Bankhead II, John H.
$20.00
Alabama US Senator 1930-46, favored farmers, opposed African-American civil rights
Description
Autograph ID: 4273
Condition: Very good, tiny fold separation lower right
Description: “(1872-1946) Alabama US Senator (D), like his father, John H. Bankhead, elected 3 times to the Senate and died in office. He was the brother of Speaker of the House Wm. B. Bankhead and uncle of actress Talullah Bankhead. He served in the Senate 1931, to his death on June 12, 1946. He was first elected to the Senate in 1930 by defeating J. Thomas Heflin, who had succeeded his father. He served as chairman of the Committee on Irrigation and Reclamation and is remembered as a spokesman for farmers and against civil rights for African Americans.

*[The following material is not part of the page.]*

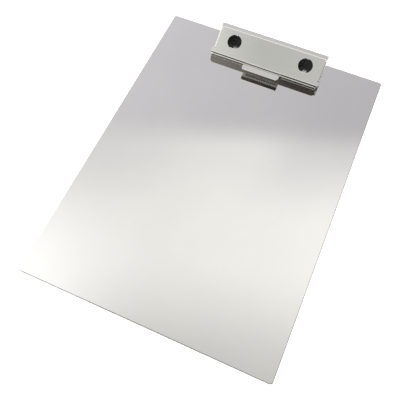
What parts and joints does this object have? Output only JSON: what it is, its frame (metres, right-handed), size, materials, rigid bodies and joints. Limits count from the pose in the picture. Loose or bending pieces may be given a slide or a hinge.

He was elected to the state House of Representatives in 1903. After Alabama’s grandfather clause that disenfranchised most black voters was declared unconstitutional, Bankhead was an author of Alabama’s revised voting law that effectively kept most black voters from registering through a series of tests and poll taxes. He worked at the passage of various pieces of New Deal legislation to benefit cotton farmers, including the Subsistence Homestead Act of 1933, the Cotton Control Act of 1934 and the parity payment amendments to the Agricultural Adjustment Act of 1938. He sponsored 1943 legislation to exempt “substantially fulltime” farm workers from the WW II draft. Bankhead was 3rd, with 98 votes, when delegates to the 1944 Democratic Convention considered President Roosevelt’s running mate. He surprisingly withdrew his candidacy in favor of Senate colleague Harry S Truman, who was elected VP and succeeded to presidency in 1945.
ALS as Senator-elect on 11 x 8 ½ letterhead as Senate candidate, Birmingham, November 14 1930, to a Seattle man thanking him for his congratulations (on his election).”